A pottery birthday party is one of the best bookings a studio can get. It's a private hire, usually on a weekend, for a group of people who are already in a celebratory mood. The revenue per hour is higher than almost any other session type. Done well, half the group books their own sessions afterwards. And the birthday person usually comes back.
The catch is that group bookings are more complex to manage than individual sessions. More people means more logistics — deposits, headcounts, latecomers, dietary requirements if you're providing refreshments, finishing times that overrun. Without the right systems in place, what should be a lovely occasion becomes a stressful one.
Why Parties Are Worth Structuring Properly
Studios that offer well-structured party packages — clear pricing, easy booking, smooth on-the-day experience — consistently find they become a meaningful revenue stream. A party booking might be worth £200–£500 for two to three hours of studio time. That's equivalent to several days of individual drop-in sessions.
Beyond the direct revenue, parties are marketing. Every guest who hasn't visited before is a potential future customer. The experience they have at a birthday party shapes how they think about your studio — and whether they come back on their own terms.
How to Structure Your Party Package
The most common mistake studios make with parties is pricing too loosely. "It depends on the group size" is a fine answer to give over the phone, but it creates uncertainty that stops people from booking. A cleaner approach is to offer tiered party packages with fixed pricing per head.
- 🏺Set a minimum headcount. Eight is a common minimum for private hires. This ensures the booking is worth your while and protects you if the group shrinks between booking and the day itself.
- 💰Price per head, with a minimum total. For example: £25 per person, minimum 8 people (minimum charge £200). Clear, predictable, and easy to communicate.

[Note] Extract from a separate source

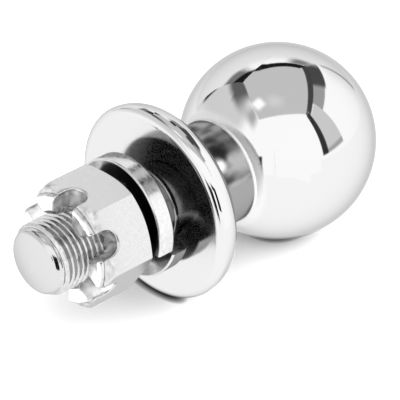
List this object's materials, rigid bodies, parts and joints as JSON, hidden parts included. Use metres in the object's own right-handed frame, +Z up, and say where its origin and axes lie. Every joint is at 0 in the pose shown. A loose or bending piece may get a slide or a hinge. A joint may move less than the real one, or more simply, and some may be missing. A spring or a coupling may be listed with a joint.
{
  "type": "trailer hitch ball with nut and lock washer",
  "caption": "Chrome tow ball on a flanged threaded shank, with a helical split lock washer and a slotted hex nut that screws along the shank.",
  "frame": {"origin": "centre of the flange's seat face on the shank axis", "axes": "+X along the shank axis towards the ball, +Z up with the part lying on its side, +Y away from the viewer's side"},
  "size_m": [0.1085, 0.0514, 0.0514],
  "materials": {
    "ball_stud": "polished chrome plate",
    "lock_washer": "bright plated spring steel",
    "castle_nut": "bright plated steel, slightly satin flats"
  },
  "bodies": {
    "ball_stud": {"ball_stud": "ball_stud"},
    "lock_washer": {"lock_washer": "lock_washer"},
    "castle_nut": {"castle_nut": "castle_nut"}
  },
  "joints": [
    {"name": "washer_slide", "type": "slide", "parent": "ball_stud", "child": "lock_washer", "axis": [1, 0, 0], "range_m": [-0.029, 0.002]},
    {"name": "nut_spin", "type": "hinge", "parent": "lock_washer", "child": "castle_nut", "pos_m": [0, 0, 0], "axis": [1, 0, 0], "range_deg": [-6480, 405]}
  ],
  "couplings": [
    {"joint": "washer_slide", "follows": "nut_spin", "m_per_rad": 0.00025266}
  ]
}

- ⏱Be specific about the duration. Two hours of studio time is a common format. Include setup and clear-down time in your planning — a two-hour party needs about three hours of your studio.

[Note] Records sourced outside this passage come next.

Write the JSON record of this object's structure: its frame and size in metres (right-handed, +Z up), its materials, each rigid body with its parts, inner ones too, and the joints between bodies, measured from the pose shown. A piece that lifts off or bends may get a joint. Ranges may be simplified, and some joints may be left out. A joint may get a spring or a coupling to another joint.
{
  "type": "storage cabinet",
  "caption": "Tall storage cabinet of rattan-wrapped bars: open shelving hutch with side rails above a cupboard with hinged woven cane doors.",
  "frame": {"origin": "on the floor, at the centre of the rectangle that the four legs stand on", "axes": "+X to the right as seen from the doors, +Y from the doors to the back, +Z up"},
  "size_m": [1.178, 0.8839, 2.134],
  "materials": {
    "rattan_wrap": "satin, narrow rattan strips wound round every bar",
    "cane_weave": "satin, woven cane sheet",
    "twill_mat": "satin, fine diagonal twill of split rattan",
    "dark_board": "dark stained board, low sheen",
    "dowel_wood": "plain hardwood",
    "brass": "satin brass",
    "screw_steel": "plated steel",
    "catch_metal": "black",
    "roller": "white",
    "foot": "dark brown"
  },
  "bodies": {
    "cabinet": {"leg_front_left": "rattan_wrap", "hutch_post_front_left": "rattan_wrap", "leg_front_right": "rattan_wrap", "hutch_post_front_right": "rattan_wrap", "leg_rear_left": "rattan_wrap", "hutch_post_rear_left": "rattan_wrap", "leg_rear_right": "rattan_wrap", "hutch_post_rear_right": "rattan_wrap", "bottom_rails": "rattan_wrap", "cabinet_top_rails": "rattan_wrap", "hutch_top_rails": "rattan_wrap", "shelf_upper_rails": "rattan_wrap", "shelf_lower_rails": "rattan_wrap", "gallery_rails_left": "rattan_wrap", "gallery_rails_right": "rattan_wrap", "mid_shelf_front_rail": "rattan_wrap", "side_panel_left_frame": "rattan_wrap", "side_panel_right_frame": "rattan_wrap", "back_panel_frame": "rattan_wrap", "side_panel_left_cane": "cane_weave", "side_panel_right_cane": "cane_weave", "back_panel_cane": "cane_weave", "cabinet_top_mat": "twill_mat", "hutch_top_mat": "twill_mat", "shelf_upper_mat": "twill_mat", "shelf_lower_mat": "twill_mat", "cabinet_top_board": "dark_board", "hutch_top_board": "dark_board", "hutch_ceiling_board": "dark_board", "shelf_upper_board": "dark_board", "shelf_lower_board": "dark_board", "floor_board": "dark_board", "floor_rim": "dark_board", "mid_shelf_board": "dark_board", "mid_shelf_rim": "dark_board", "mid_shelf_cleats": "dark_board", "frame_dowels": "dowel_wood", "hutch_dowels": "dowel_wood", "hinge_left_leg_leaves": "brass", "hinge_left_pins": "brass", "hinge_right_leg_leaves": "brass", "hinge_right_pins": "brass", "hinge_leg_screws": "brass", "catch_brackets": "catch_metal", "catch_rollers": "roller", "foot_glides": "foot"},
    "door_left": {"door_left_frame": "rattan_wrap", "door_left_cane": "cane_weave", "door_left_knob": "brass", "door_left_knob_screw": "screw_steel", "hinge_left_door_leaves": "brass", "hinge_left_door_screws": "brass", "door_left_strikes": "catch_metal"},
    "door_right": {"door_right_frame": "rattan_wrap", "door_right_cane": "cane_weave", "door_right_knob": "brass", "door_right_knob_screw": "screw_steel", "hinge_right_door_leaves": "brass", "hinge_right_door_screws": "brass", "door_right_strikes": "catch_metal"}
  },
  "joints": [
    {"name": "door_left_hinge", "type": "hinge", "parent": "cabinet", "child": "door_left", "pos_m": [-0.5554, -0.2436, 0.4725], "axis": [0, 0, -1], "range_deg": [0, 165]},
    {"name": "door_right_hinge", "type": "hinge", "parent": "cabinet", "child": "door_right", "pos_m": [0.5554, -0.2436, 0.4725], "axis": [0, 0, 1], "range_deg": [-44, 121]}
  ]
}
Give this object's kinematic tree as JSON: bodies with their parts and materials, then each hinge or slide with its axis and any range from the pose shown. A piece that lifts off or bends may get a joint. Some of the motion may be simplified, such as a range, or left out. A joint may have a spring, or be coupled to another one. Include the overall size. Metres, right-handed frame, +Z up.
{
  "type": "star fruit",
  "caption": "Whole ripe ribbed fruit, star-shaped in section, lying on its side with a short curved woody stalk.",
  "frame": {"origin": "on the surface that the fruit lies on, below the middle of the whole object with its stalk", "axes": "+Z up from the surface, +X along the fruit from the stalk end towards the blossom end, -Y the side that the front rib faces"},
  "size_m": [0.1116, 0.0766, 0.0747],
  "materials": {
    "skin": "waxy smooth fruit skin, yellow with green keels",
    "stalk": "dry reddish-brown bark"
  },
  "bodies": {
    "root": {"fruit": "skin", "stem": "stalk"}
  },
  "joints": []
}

- 🎨Specify what's included. Does the price include all materials? Firing? Collection of finished pieces? Being clear upfront avoids awkward conversations on the day.
The Headcount Problem
This is the part that catches studios out most often. Someone books for 12 people. Three drop out. Two decide to come last minute. The organiser messages you four times in the week before asking if numbers can change. You've planned materials for 12 and now you're not sure what's happening.
The cleanest solution is to set a booking cut-off for headcount changes — typically 72 hours before the party. After that point, the group size is fixed at whatever number is confirmed, and that's what you prepare for and charge for. Extra guests on the day are welcome if capacity allows, at the per-head rate. This is standard practice for event bookings and entirely reasonable — most organisers understand it immediately.
Deposits for Party Bookings
Party deposits are non-negotiable. A no-show individual is inconvenient. A no-show party — where you've turned away other bookings for that afternoon, prepared materials for 15 people, and staffed accordingly — is a serious operational and financial problem.
A typical deposit structure for party bookings:
- ✅A non-refundable booking fee (£30–£50) to secure the date — separate from the per-head deposit.
- ✅A per-head deposit (£10–£15 per confirmed guest) due 7–14 days before the party, once the headcount is confirmed.
- ✅Balance due on the day, or in advance if you prefer — some studios collect the full balance at the headcount cut-off point to simplify on-the-day logistics.
Managing the Day Itself
A well-run pottery party feels effortless to the guests. Behind the scenes, it isn't — but good preparation makes it close. A few things that make a real difference:
- 📋Have a clear run sheet. Arrival, introduction, session start, break point if applicable, finish, clear-down. Share it with any staff helping on the day.
- 🏷Label everything from the start. Every piece of work gets a label with the guest's name immediately. Pieces that aren't labelled from the beginning become impossible to sort out later — especially in a group setting.
- 📸Take photos. Guests love a photo of their finished (or in-progress) piece. It also gives you social media content with implicit permission, since people are naturally sharing their own experience.
- 📧Send a follow-up. A thank-you email a day or two after the party, with information about when pieces will be ready for collection, is a simple touch that guests remember. It's also the natural place to invite them to book their own session.
Collection of Party Pieces
Don't underestimate this part. A group of 12 people all coming back to collect individually, at different times, with you trying to remember whose blue mug is whose — that's a lot of work. A couple of options work well:
- 📦Organiser collection. The birthday person (or whoever organised the party) collects all the pieces on behalf of the group. Simpler for you, and often easier for guests too.
- 🔔Individual notifications. If guests are collecting separately, notify each one when their piece is ready — using your existing customer notification system rather than a WhatsApp group that spirals out of control.
BookIt handles party bookings end to end.
CollectIt's BookIt feature supports private bookings with deposits, headcount management, automated reminders, and per-guest tracking — so you can run parties without the admin chaos.
See How BookIt Works →Pottery birthday parties are one of the most joyful things a studio can offer — for the guests, and for you. They bring new people into your world, generate real revenue in a defined block of time, and create the kind of shared experience that people talk about. Get the systems right and they become one of the easiest bookings to manage, not the hardest.